Weit außen sitzen die AfD-Abgeordneten, die sich mit einigen radikalen Splittergruppen zu den „Souveränisten“ zusammengetan haben, nachdem weder Meloni noch Le Pen, weder Salvini noch Orbán mit ihnen zusammenarbeiten wollten. Das hat auch damit zu tun, dass der AfD-Wahlkampf mit Verharmlosung der SS in den Ländern, die unter den Nazis zu leiden hatten, extrem schlecht ankam und derart schrille Provokationen die Wähler der Rechtspopulisten nicht verschrecken sollten. Auch Kickl kommentierte die Auftritte Björn Höckes in Thüringen eher distanziert. Allerdings kommt er offenbar mit Weidel deutlich besser zurecht, wie er beim FPÖ-Aschermittwoch mit dem Bekenntnis klarmachte: Deutschland brauche eine „Alice“, um wieder zum „Wirtschaftswunderland“ zu werden.
Selbstradikalisierung im Zeitraffer
Das Werben der AfD um die FPÖ ist unübersehbar. Eine aktuelle Studie der CDU-nahen Konrad-Adenauer-Stiftung zeichnete die in den 1950er-Jahren aus einem Altnazi-Auffangbecken entstandene FPÖ als offensichtliches Vorbild für viele AfD-Akteure nach. Sie hätten den Weg der FPÖ mit Abspaltung der liberalen Kräfte und ständiger Selbstradikalisierung im Zeitraffer nachvollzogen. Derzeit sei die FPÖ homogener, stabiler und „gereifter“ als die AfD, die insgesamt als „radikaler eingestuft“ werden könne. Allerdings gibt es viele Parallelen: Beide haben persönliche Kontakte zu rechtsextremen und identitären Organisationen. Auch die Wahlprogramme ähneln sich in ihren Forderungen nach „Remigration“, Einwanderungsstopp, Grenzzäunen und Familien mit ausschließlich Mann und Frau.

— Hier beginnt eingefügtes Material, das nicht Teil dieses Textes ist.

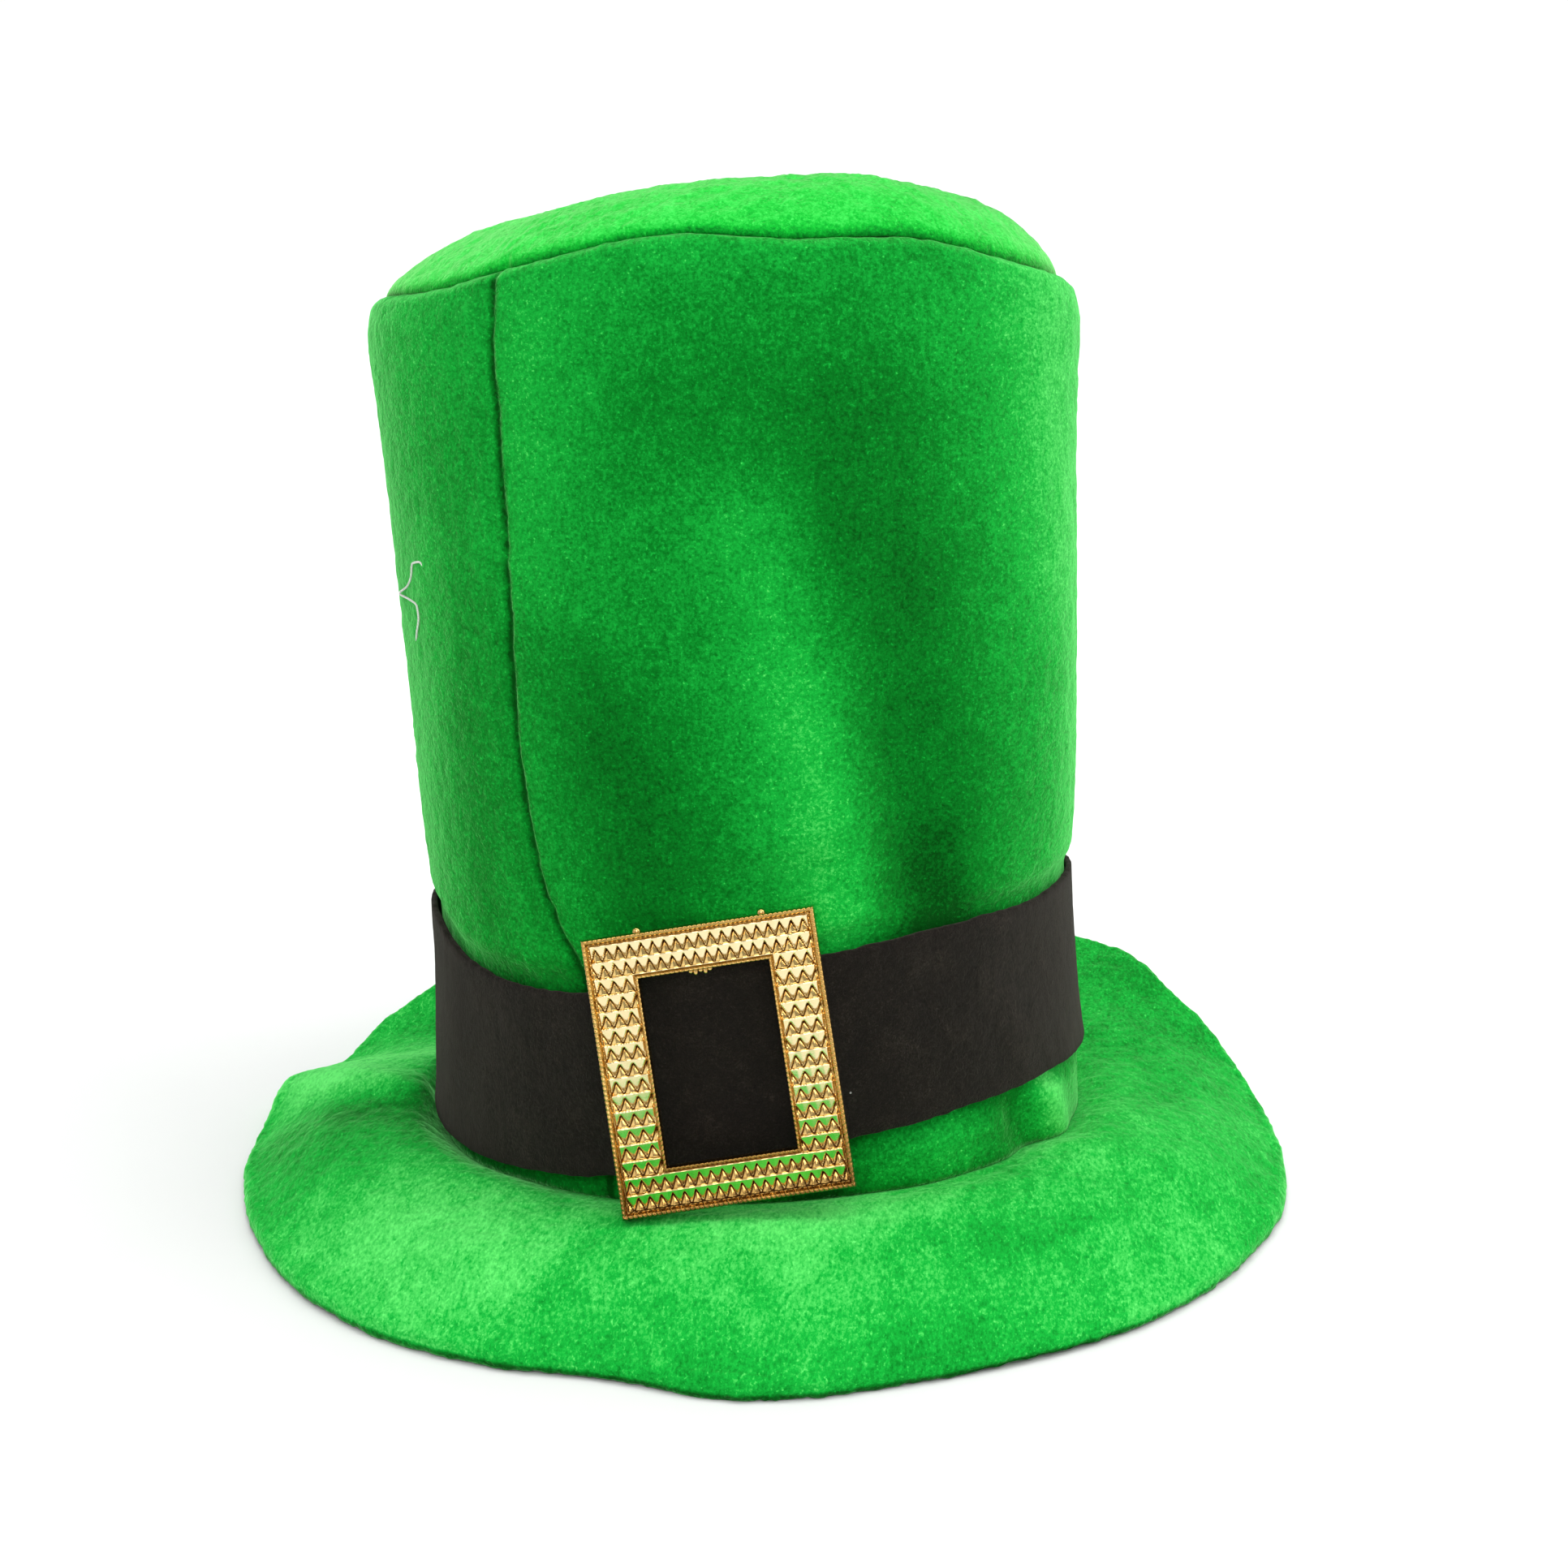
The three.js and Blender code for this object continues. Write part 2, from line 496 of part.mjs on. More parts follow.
function bucklePiece() {
  const [halfW, halfH] = [buckleWidth / 2, buckleHeight / 2];
  const [holeW, holeH] = [buckleWidth - 2 * buckleSide, buckleHeight - 2 * buckleBar];
  const slab = (w, h, thick, z = 0) => Manifold.cube([w, h, thick]).translate([-w / 2, -h / 2, z]);
  const ring = (w, h, width, thick) => slab(w, h, thick).subtract(slab(w - 2 * width, h - 2 * width, 3 * thick, -thick));
  const parts = [
    slab(buckleWidth, buckleHeight, buckleBack),
    ring(buckleWidth, buckleHeight, rimWidth, buckleBack + rimHeight),
    ring(holeW + 2 * lipWidth, holeH + 2 * lipWidth, lipWidth, buckleBack + lipHeight),
  ];
  // zigzags down both sides
  const sideFrom = holeW / 2 + lipWidth;
  const sideTo = halfW - rimWidth;
  const rowPitch = (2 * (halfH - rimWidth)) / sideRows;
  for (let row = 0; row < sideRows; row += 1) {
    const y = halfH - rimWidth - (row + 0.5) * rowPitch;
    const inBar = Math.abs(y) > holeH / 2;
    if (inBar) continue;
    for (const hand of [-1, 1]) {
      const [from, to] = hand < 0 ? [-sideTo, -sideFrom] : [sideFrom, sideTo];
      parts.push(zigzag(from, to, y, sideTeeth, rowPitch, row % 2));
    }
  }
  // zigzags along both bars
  const barDepth = buckleBar - rimWidth - lipWidth;
  const barPitch = barDepth / barRows;
  for (const hand of [-1, 1]) {
    for (let row = 0; row < barRows; row += 1) {
      const y = hand * (holeH / 2 + lipWidth + (row + 0.5) * barPitch);
      parts.push(zigzag(-halfW + rimWidth, halfW - rimWidth, y, barTeeth, barPitch, row % 2));
    }
  }
  // nubs on the top edge and under the window's top edge
  const nub = (x, y, size) => Manifold.cube([size, size, size], true).translate([x, y, buckleBack / 2]);
  for (const share of topNubs) parts.push(nub(share * halfW, halfH, nubSize));
  let solid = parts[0];
  for (const extra of parts.slice(1)) solid = solid.add(extra);
  solid = solid.subtract(slab(holeW, holeH, 6 * buckleBack, -buckleBack));
  for (const share of windowNubs) solid = solid.add(nub(share * halfW, holeH / 2, windowNubSize));
  const mesh = solid.getMesh();
  const positions = [];
  for (let i = 0; i < mesh.vertProperties.length; i += mesh.numProp) {
    positions.push(mesh.vertProperties[i], mesh.vertProperties[i + 1], mesh.vertProperties[i + 2]);
  }
  return solidGeometry(positions, Array.from(mesh.triVerts));
}

const material = (color, roughness, metalness) => new THREE.MeshStandardMaterial({ color, roughness, metalness });

function piece(name, geometry, look) {
  const mesh = new THREE.Mesh(geometry, look);
  mesh.name = name;
  return mesh;
}

const crown = new THREE.Group();
crown.name = 'crown';
crown.add(
  piece('crown_side', crownSide(), material(0x0f9a30, 0.92, 0)),
  piece('crown_top', crownTop(), material(0x12a233, 0.92, 0)),
  piece('hat_band', bandPiece(), material(0x23211f, 0.95, 0)),
);
const buckle = piece('buckle', bucklePiece(), material(0xc9a24a, 0.32, 0.9));
buckle.setRotationFromMatrix(buckleTurned);
buckle.position.copy(buckleBase).addScaledVector(buckleNormal, clearance);
crown.add(buckle);
crown.setRotationFromMatrix(crownFrame);
crown.position.set(0, 0, footLift);

const stand = new THREE.Group();
stand.name = 'hat_on_its_brim';
stand.add(crown, piece('brim', brimPiece(), material(0x14a034, 0.92, 0)));

// The origin is on the floor, under the middle of the whole hat.
stand.updateMatrixWorld(true);
const box = new THREE.Box3().setFromObject(stand, true);
stand.position.set(-(box.min.x + box.max.x) / 2, -(box.min.y + box.max.y) / 2, -box.min.z);

const hat = new THREE.Group();
hat.name = 'leprechaun_hat';
hat.add(stand);

export default hat;
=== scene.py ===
import math

import bpy
import numpy as np
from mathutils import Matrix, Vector


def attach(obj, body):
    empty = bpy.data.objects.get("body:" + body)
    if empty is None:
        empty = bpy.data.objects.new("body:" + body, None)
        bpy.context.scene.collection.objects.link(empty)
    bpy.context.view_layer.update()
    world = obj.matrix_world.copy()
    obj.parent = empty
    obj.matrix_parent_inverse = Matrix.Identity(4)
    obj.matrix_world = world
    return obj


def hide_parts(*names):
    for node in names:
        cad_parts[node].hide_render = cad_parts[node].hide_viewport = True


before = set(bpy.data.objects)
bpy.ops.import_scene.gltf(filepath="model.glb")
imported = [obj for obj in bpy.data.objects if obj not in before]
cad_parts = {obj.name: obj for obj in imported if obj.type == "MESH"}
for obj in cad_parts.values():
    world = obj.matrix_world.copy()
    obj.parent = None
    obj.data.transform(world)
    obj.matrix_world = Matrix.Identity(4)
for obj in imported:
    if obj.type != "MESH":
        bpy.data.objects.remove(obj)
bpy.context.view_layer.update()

CROWN_WIDTH, CROWN_DEPTH, CROWN_HEIGHT = 195, 185, 248
DOME_POWER, DOME_SKEW = 2.8, 6
PLUSH_WALL = 5
LEAN_BACK, LEAN_LEFT = 5.0, 3.2
FOOT_LIFT = 13.6
BRIM_WIDTH, BRIM_PADDING, BRIM_PINCH, BRIM_SWELL, BRIM_FLAT = 61, 7, 0.76, 0.22, 1.1
BAND_HEIGHT, BAND_THICKNESS, BAND_PINCH, BAND_SOFT, BAND_FLATTENS = 50, 1.8, 2.2, 9, 0.8
BUCKLE_WIDTH, BUCKLE_HEIGHT, BUCKLE_SIDE, BUCKLE_BAR, BUCKLE_BACK = 61.5, 73.5, 13.7, 12.1, 2.6
RIM_WIDTH, RIM_HEIGHT, LIP_WIDTH = 1.9, 1.7, 1.4
BUCKLE_TILT, BUCKLE_ROLL, BUCKLE_TURN, BUCKLE_OUT, BUCKLE_AIM = 8.4, 6.3, 3.5, 6.9, 0.6
PRESS_NEAR, PRESS_FAR = 5, 18
CLEARANCE = 0.3
STAND = np.array([-0.1233, -4.5736, 0.0])   # sets the middle of the whole hat over the origin
MM = 0.001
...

Wie sich die Zusammenarbeit zwischen den Parteien weiterentwickelt, entscheidet auch darüber, ob Kickls Abgeordnete in Brüssel und Straßburg die Kooperation von „Patrioten“ und „Souveränisten“ versuchen. Fraktionschef René Aust von der AfD begrüßte jedenfalls den Wahlerfolg der FPÖ schon einmal andeutungsschwer mit dem Satz „Das patriotische Europa hält zusammen“. Das Vorrücken des rechten Randes in Parlament und Kommission wird immer sichtbarer. Den größten Einfluss könnten sie im Ministerrat bekommen: Von Österreich und Belgien hängt es nun ab, ob die Rechtspopulisten zusammen eine Sperrminorität bekommen, mit der sie wichtige EU-Gesetze blockieren können. Ein Zusammengehen bedeutet das jedoch nicht auf allen Feldern: So entschieden Orbán die Ukraine im Interesse Russlands zu blockieren versucht, so entschlossen unterstützt Melonie die Ukraine im Interesse Europas.
Drei unterschiedlich radikale Fraktionen
– 84 Abgeordnete bilden die Fraktion Patrioten für Europa (PfE). Sie kommen unter anderem vom belgischen Vlaams Belang, dem französischen Rassemblement national, der italienischen Lega, der niederländischen Partij voor de Vrijheid, der österreichischen FPÖ, der spanischen Vox, dem tschechischen Ano und der ungarischen Fidesz.
– 78 Sitze hat die Fraktion der Europäischen Konservativen und Reformer (EKR), die größten Gruppen bilden die polnische Partei Recht und Gerechtigkeit (PiS) und die Fratelli d’Italia. Auch Dänemarkdemokraten und Schwedendemokraten sowie die luxemburgische ADR sind Mitglieder.
– 25 Mitglieder bilden die Fraktion Europa der Souveränen Nationen (ESN), die vor allem aus deutschen AfD-Abgeordneten und vereinzelten Rechtspopulisten aus Bulgarien, Frankreich, Litauen, Polen, der Slowakei, Tschechien und Ungarn besteht.